With the deadline over, all eyes will turn to the buy-out market, where the Cavaliers will be a prime landing spot for any number of veteran players looking for an opportunity to join a contender. Under the NBA's new CBA, any team over the first tax apron will be restricted from signing any buyout candidate who was making more than the non-taxpayer Mid-Level Exception at the time of their buyout. This eliminates the Boston Celtics, Denver Nuggets, Los Angeles Clippers, Miami Heat and many more contending squads from negotiating and adding these players.
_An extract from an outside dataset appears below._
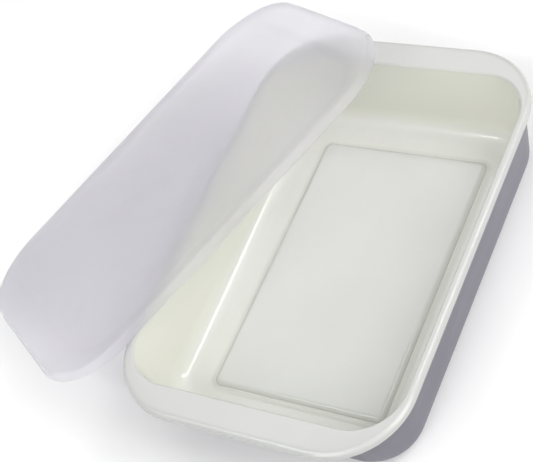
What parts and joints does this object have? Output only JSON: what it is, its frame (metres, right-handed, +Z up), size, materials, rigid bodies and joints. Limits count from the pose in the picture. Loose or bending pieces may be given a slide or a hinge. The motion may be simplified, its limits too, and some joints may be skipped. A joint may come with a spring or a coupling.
{
  "type": "wet palette",
  "caption": "Shallow rectangular tray with a raised floor panel, nested in an outer case, with a sponge, a palette sheet and a translucent lid set askew on its rim.",
  "frame": {"origin": "centre of the case's flat underside, on the table", "axes": "+Z up out of the tray; Y along the palette's length, X across its width"},
  "size_m": [0.3342, 0.3123, 0.0922],
  "materials": {
    "case_plastic": "satin lavender-grey moulded plastic",
    "tray_plastic": "glossy off-white moulded plastic",
    "sponge_foam": "fine open-cell sponge",
    "sheet_paper": "smooth coated palette paper, damp",
    "lid_plastic": "frosted translucent moulded plastic"
  },
  "bodies": {
    "case": {"outer_case": "case_plastic"},
    "tray": {"inner_tray": "tray_plastic"},
    "sponge": {"sponge": "sponge_foam"},
    "sheet": {"palette_sheet": "sheet_paper"},
    "lid": {"lid": "lid_plastic"}
  },
  "joints": [
    {"name": "tray_lift", "type": "slide", "parent": "case", "child": "tray", "axis": [0, 0, 1], "range_m": [0, 0.09]},
    {"name": "lid_lift", "type": "slide", "parent": "tray", "child": "lid", "axis": [0, 0, 1], "range_m": [0, 0.16]},
    {"name": "sheet_lift", "type": "slide", "parent": "tray", "child": "sheet", "axis": [0, 0, 1], "range_m": [0, 0.1]},
    {"name": "sponge_lift", "type": "slide", "parent": "tray", "child": "sponge", "axis": [0, 0, 1], "range_m": [0, 0.08]}
  ],
  "couplings": [
    {"joint": "sheet_lift", "follows": "lid_lift", "ratio": 0.6},
    {"joint": "sponge_lift", "follows": "lid_lift", "ratio": 0.45}
  ]
}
The Cavaliers' savvy financial navigation this offseason allowed them to build a contending roster without entering this restrictive zone. As the Cavaliers have risen the NBA power rankings (currently fifth), they established themselves as debatably the best non-tax-payer team in the league. With the buyout market approaching, the Cavs may eventually find their long-awaited 3-and-D veteran forward without surrendering any of their current talent or future assets.
In the words of Front Office Show co-host Trevor Lane, no trade is better than a bad trade. The Cavaliers navigated the trade discussions and determined there were no deals that would clearly improve the team. Their two-way dominance has inserted the Cavaliers into nearly every rival's board of teams they hope not to see in the playoffs.
As the postseason draws ever closer, the Cleveland Cavaliers are discovering the best version of themselves at the best time. Shaking things up is exciting in the moment, but the team seems prepared to take a calculated approach and trust in their offseason additions and in-season growth to guide them to a deep playoff run.